SET TASK >>
Return the first line, the line containing "path], FROG_CORD, gold_cord())", and every line between them, exactly as they stand.

Start of SUPPLIED INFORMATION

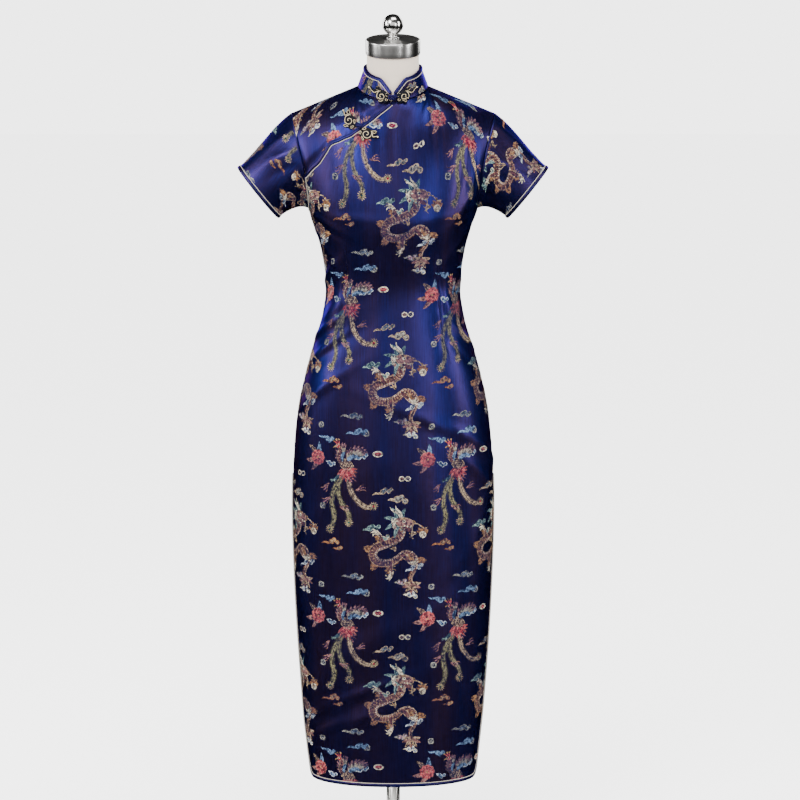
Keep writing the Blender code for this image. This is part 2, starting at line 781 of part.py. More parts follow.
def make_frog_half(name, surface, seat):
    """Plate of one half, and the gold cord coiled on its round that runs out along its tail."""
    outer = frog_grid(surface, seat + FROG_PLATE)
    inner = frog_grid(surface, seat)
    wall(name + "_plate", outer, inner, finish("black_backing", (0.008, 0.008, 0.014), 0.6))
    first, last = FROG_SPIRAL
    path = []
    for i in range(FROG_STEPS + 1):
        share = i / FROG_STEPS
        angle = QUARTER - 2 * math.pi * FROG_TURNS * (1 - share)
        radius = first + (last - first) * share
        path.append((FROG_EYE[0] + radius * math.cos(angle), FROG_EYE[1] + radius * math.sin(angle)))
    path += [(along, across) for along, across, half in FROG_SHAPE[6:-1]]
    out = TRIM_GAP + FROG_CORD
    tube(name + "_cord", [on_plate(outer, inner, a, c, out) for a, c in path], FROG_CORD, gold_cord())


def make_knot(name, surface, size):
    """Oblong knot that lies over the inner ends of a frog's halves."""
    start = surface(0.0, 0.0, 0.0)
    ahead = (surface(0.002, 0.0, 0.0) - start).normalized()
    out = (surface(0.0, 0.0, 0.001) - start).normalized()
    length, width, height = KNOT_SIZE
    frame = Matrix((ahead * length * size, out.cross(ahead) * width * size, out * height)).transposed()
    mesh = bmesh.new()
    bmesh.ops.create_uvsphere(mesh, u_segments=12, v_segments=8, radius=1.0)
    for vert in mesh.verts:
        vert.co = start + out * KNOT_OUT + frame @ vert.co
    add_solid(name, mesh, satin())


def make_frogs():
    collar_right, chest_lower = neck_surface(1), chest_surface(CHEST_FROG_LOWER)
    make_frog_half("collar_frog_left", neck_surface(-1), FROG_OUT)
    make_frog_half("collar_frog_right", collar_right, FROG_OUT)
    make_frog_half("chest_frog_upper", chest_surface(CHEST_FROG_UPPER, on_under=True), UNDER_FROG_OUT)
    make_frog_half("chest_frog_lower", chest_lower, FROG_OUT)
    make_knot("collar_knot", collar_right, 1.0)
    make_knot("chest_knot", chest_lower, CHEST_FROG_SIZE)


def form_gap(turn, level):
    """How far the form lies below the dress: least on the shoulders, which carry it."""
    near_top = ease((level - TOP + 0.06) / 0.06)
    on_shoulder = ease((abs(turn) - NECK_TURN + 0.05) / 0.15)
    return FORM_GAP + (FORM_SHOULDER_GAP - FORM_GAP) * near_top * on_shoulder


def form_point(turn, level, side):
    return plain_point(turn, level, side) - normal(turn, level, side) * form_gap(turn, level)


def make_form():
    """Torso of the dress form with its neck, closed at the arms, the hips and the neck's top."""
    mesh = bmesh.new()
    turns = [-1.0, -0.90, -0.77, -0.62, -0.48, -0.38, -NECK_TURN, -0.15, 0.0]
    turns += [-t for t in reversed(turns[:-1])]
    low = [FORM_BOTTOM + HIP_ROUND, 0.770, 0.840, 0.905, 0.965, 1.020, 1.060, 1.100, 1.145, 1.190, ARMPIT]
    levels = low + [ARMPIT + CHEST_RISE * i / 8 for i in range(1, 9)]
    grids = {}
    for side in (FRONT, BACK):
        grids[side] = []
        for level in levels:
            row = []
            for i, turn in enumerate(turns):
                shared = (abs(turn) == 1.0 and level <= ARMPIT) or (level >= TOP - 1e-9 and abs(turn) >= NECK_TURN)
                if side == BACK and shared:
                    row.append(grids[FRONT][len(grids[BACK])][i])
                else:
                    row.append(mesh.verts.new(form_point(turn, level, side)))
            grids[side].append(row)
        grid_faces(mesh, grids[side])
    close_hips(mesh, grids)
    for end in (0, -1):
        close_arm(mesh, grids, end, len(low) - 1)
    make_neck(mesh, grids, turns)
    add_solid("form_torso", mesh, cream_jersey())


def close_rings(mesh, rings, centre):
    """Faces between closed rings of vertices, and a fan to a last vertex."""
    grid_faces(mesh, rings, wrap=True)
    tip = mesh.verts.new(centre)
    last = rings[-1]
    for i, vert in enumerate(last):
        mesh.faces.new((vert, last[(i + 1) % len(last)], tip))


def close_hips(mesh, grids):
    """Flat underside of the torso with a rounded edge."""
    ring = grids[FRONT][0] + grids[BACK][0][-2:0:-1]
    centre = Vector((0, SECTIONS[0][4], FORM_BOTTOM))
    edge = []
    for vert in ring:
        inward = Vector((vert.co.x * 0.93, centre.y + (vert.co.y - centre.y) * 0.90, FORM_BOTTOM))
        edge.append(mesh.verts.new(inward))
    close_rings(mesh, [ring, edge], centre)


def close_arm(mesh, grids, end, armpit_row):
    """Slightly domed plate in an armhole."""
    front = [row[end] for row in grids[FRONT][armpit_row:]]
    back = [row[end] for row in grids[BACK][armpit_row:]]
    ring = front + back[-2:0:-1]
    centre = sum((vert.co for vert in ring), Vector()) / len(ring)
    out = Vector((-1.0 if end == 0 else 1.0, 0, 0))
    rings = [ring]
    for share, push in ((0.80, 0.004), (0.45, 0.007)):
        rings.append([mesh.verts.new(centre.lerp(vert.co, share) + out * push) for vert in ring])
    close_rings(mesh, rings, centre + out * 0.008)


def neck_frame(share):
    """Centre and tilt of the neck, from the neckline to its top."""
    foot = Vector((0, SHOULDER_Y, NECK_FOOT))
    return foot.lerp(Vector((0, *NECK_TOP)), share), NECK_TILT * share


def make_neck(mesh, grids, turns):
    """Neck from the neckline up to a flat, tilted top."""
    inner = [i for i, turn in enumerate(turns) if abs(turn) <= NECK_TURN]
    ring = [grids[FRONT][-1][i] for i in inner] + [grids[BACK][-1][i] for i in reversed(inner[1:-1])]
    rings = [ring]
    for share in (0.30, 0.60, 1.0):
        centre, tilt = neck_frame(share)
        row = []
        for vert in ring:
            angle = math.atan2(vert.co.y - SHOULDER_Y, vert.co.x)
            x, y = NECK_RADIUS * math.cos(angle), NECK_RADIUS * math.sin(angle)
            row.append(mesh.verts.new(centre + Vector((x, y * math.cos(tilt), y * math.sin(tilt)))))
        rings.append(row)
    close_rings(mesh, rings, neck_frame(1.0)[0])


def place_on_neck(solid):
    centre, tilt = neck_frame(1.0)
    solid.location = centre
    solid.rotation_euler = (tilt, 0, 0)


def make_cap():
    """Metal cap of the neck, a shallow drum with a rounded rim."""
    rim = 0.004
    side = CAP_HEIGHT - rim
    profile = [(0.0, SEAM_GAP), (CAP_RADIUS, SEAM_GAP)]
    for i in range(4):
        angle = QUARTER * i / 3
        profile.append((CAP_RADIUS - rim + rim * math.cos(angle), side + rim * math.sin(angle)))
    profile.append((0.0, CAP_HEIGHT + CAP_DOME))
    place_on_neck(lathe("neck_cap", profile, steel(), steps=32))


def make_finial():
    """Turned ball on a short stem, screwed into the cap."""
    foot = CAP_HEIGHT + CAP_DOME + SEAM_GAP
    middle = CAP_HEIGHT + BALL_RISE
    low = math.asin(-0.93)
    profile = [(0.0, foot), (0.0105, foot), (0.0105, foot + 0.0018), (0.0062, foot + 0.0030)]
    for i in range(10):
        angle = low + (QUARTER - low) * i / 9
        profile.append((max(BALL_RADIUS * math.cos(angle), 0.0), middle + BALL_RADIUS * math.sin(angle)))
    profile[-1] = (0.0, profile[-1][1])
    place_on_neck(lathe("ball_finial", profile, steel(), steps=20))


def make_stand():
    """Pole under the torso, in the hub of a round weighted base."""
    edge = 0.006
    profile = [(0.0, 0.0), (BASE_RADIUS, 0.0)]
    for i in range(4):
        angle = QUARTER * i / 3
        profile.append((BASE_RADIUS - edge + edge * math.cos(angle), BASE_HEIGHT - edge + edge * math.sin(angle)))
    profile += [(HUB_RADIUS, BASE_HEIGHT + 0.002), (HUB_RADIUS * 0.75, HUB_HEIGHT), (0.0, HUB_HEIGHT)]
    lathe("base", profile, steel(), steps=40)
    foot, top = HUB_HEIGHT + SEAM_GAP, FORM_BOTTOM - SEAM_GAP
    lathe("pole", [(0.0, foot), (POLE_RADIUS, foot), (POLE_RADIUS, top), (0.0, top)], steel(), steps=24)


def main():
    clear_scene()
    front = make_front_panel()
    bind_panel("front", front, FRONT)
    bind_opening(front)
    bind_panel("back", make_back_panel(), BACK)
    make_under_panel()
    for name, hand in (("sleeve_left", -1), ("sleeve_right", 1)):
        bind_sleeve(name, make_sleeve(name, hand), hand)
    bind_collar(make_collar())
    make_frogs()
    make_form()
    make_cap()
    make_finial()
    make_stand()


main()
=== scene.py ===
"""A long fitted cheongsam in navy brocade, worn by a limbless dress form on a round base."""
import math

import bmesh
import bpy
import numpy as np
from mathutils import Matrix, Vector


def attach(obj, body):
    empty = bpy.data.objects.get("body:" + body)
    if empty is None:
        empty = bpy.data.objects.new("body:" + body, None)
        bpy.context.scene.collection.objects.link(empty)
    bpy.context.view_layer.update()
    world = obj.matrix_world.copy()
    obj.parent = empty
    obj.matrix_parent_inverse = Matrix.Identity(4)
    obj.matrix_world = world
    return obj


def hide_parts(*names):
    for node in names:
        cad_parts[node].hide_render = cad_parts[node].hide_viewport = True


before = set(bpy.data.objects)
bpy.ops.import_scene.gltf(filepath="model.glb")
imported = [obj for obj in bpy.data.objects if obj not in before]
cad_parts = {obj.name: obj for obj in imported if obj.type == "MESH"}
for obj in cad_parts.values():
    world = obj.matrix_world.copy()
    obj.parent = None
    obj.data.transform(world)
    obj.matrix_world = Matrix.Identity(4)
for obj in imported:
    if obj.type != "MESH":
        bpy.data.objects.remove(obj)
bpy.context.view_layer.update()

# ---------------------------------------------------------------------------------------------
# Front panel. One length of navy satin brocade, shaped by two fish-eye darts, sewn to the back at
# the sides down to the slits and to the sleeves, collar and left shoulder. Its upper right edge is
# the lapped opening.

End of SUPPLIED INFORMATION

OUTPUT OF THE EXERCISE >>
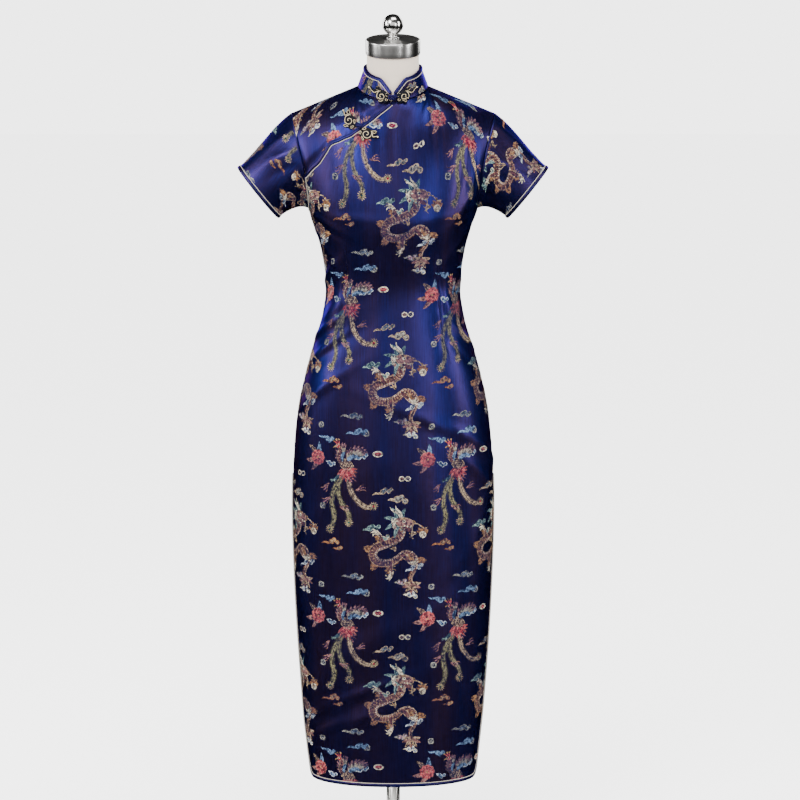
Keep writing the Blender code for this image. This is part 2, starting at line 781 of part.py. More parts follow.
def make_frog_half(name, surface, seat):
    """Plate of one half, and the gold cord coiled on its round that runs out along its tail."""
    outer = frog_grid(surface, seat + FROG_PLATE)
    inner = frog_grid(surface, seat)
    wall(name + "_plate", outer, inner, finish("black_backing", (0.008, 0.008, 0.014), 0.6))
    first, last = FROG_SPIRAL
    path = []
    for i in range(FROG_STEPS + 1):
        share = i / FROG_STEPS
        angle = QUARTER - 2 * math.pi * FROG_TURNS * (1 - share)
        radius = first + (last - first) * share
        path.append((FROG_EYE[0] + radius * math.cos(angle), FROG_EYE[1] + radius * math.sin(angle)))
    path += [(along, across) for along, across, half in FROG_SHAPE[6:-1]]
    out = TRIM_GAP + FROG_CORD
    tube(name + "_cord", [on_plate(outer, inner, a, c, out) for a, c in path], FROG_CORD, gold_cord())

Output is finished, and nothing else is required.